§ **Exercise**: Of all the lines in this data, how many include "continues"? Respond with the number only.

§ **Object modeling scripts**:
>> Start
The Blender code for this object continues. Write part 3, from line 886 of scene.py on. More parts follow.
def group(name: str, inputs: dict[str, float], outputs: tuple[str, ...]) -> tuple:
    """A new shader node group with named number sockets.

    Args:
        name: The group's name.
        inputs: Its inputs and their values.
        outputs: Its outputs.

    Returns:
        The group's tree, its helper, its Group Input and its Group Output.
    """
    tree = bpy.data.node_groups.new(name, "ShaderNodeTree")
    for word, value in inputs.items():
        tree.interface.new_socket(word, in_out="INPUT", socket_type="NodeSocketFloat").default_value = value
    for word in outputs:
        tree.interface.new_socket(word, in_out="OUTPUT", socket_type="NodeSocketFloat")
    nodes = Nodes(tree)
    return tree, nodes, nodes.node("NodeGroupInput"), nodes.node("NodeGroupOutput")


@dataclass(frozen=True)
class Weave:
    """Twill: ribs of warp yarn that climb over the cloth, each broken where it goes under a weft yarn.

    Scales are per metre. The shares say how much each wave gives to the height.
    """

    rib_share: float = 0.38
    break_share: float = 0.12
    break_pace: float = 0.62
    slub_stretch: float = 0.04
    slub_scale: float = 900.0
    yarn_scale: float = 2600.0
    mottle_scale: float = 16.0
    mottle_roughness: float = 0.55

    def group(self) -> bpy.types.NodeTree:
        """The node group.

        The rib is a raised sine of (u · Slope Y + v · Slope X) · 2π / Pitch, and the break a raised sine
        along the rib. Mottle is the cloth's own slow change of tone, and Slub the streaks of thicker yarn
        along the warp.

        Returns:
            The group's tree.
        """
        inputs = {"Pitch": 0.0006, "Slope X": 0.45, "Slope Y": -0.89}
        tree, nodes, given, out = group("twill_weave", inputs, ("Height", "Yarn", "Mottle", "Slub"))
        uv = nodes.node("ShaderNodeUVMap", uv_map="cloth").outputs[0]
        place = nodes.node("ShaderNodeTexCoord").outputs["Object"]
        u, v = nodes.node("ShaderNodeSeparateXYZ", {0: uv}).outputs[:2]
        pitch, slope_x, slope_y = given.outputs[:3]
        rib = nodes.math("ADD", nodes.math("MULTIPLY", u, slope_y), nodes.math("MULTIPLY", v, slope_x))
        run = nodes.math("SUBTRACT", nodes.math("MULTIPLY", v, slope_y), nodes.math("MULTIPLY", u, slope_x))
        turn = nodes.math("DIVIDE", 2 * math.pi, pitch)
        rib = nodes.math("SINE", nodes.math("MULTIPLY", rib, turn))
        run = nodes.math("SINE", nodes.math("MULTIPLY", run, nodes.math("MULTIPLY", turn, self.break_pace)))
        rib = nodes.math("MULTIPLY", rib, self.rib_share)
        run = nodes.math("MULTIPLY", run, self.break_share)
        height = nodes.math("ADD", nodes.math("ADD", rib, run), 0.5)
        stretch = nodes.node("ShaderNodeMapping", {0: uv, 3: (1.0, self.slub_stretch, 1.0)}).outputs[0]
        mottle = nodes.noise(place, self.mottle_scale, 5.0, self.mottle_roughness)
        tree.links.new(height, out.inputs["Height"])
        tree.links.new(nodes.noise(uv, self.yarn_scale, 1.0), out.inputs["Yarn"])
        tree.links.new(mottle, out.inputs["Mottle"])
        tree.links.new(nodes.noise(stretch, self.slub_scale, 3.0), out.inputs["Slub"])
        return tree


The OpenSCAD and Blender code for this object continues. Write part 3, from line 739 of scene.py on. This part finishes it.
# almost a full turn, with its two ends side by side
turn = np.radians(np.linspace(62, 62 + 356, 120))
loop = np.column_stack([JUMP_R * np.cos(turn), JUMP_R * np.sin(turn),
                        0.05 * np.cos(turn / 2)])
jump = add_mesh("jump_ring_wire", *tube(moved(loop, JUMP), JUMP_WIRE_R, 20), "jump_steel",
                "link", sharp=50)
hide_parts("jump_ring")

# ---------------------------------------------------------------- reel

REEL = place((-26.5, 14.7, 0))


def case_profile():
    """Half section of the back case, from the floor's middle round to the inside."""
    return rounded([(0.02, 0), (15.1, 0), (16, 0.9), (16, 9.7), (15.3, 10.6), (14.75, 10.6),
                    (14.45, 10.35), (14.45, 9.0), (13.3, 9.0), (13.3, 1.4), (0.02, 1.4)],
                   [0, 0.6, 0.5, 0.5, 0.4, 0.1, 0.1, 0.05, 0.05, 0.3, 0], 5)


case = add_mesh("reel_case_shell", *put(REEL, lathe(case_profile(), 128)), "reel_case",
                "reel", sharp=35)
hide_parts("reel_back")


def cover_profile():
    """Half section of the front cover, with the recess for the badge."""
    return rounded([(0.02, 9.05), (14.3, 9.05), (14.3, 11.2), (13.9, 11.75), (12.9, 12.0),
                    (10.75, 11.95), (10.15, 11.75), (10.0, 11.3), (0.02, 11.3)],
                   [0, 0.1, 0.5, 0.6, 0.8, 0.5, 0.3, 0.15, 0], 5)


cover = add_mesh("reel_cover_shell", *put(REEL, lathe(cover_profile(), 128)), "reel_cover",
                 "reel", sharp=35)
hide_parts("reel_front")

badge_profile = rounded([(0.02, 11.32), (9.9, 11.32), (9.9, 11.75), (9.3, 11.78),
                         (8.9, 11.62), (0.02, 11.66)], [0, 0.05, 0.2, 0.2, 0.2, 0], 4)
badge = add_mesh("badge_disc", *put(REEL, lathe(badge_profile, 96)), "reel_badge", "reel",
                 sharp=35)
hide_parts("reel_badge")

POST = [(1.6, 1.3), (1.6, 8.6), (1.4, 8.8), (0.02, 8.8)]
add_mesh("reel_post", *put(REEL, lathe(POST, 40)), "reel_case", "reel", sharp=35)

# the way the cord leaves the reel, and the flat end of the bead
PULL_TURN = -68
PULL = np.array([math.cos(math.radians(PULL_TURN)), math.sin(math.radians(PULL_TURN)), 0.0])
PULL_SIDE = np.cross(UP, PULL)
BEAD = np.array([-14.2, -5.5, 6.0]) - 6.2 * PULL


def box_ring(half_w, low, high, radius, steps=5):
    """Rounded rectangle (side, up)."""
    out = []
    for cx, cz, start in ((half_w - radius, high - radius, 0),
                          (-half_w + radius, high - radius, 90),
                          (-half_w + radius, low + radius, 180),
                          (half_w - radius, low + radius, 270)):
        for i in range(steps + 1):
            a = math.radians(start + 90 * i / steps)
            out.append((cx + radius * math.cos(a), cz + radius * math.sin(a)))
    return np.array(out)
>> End
§ **Exercise answer**: 2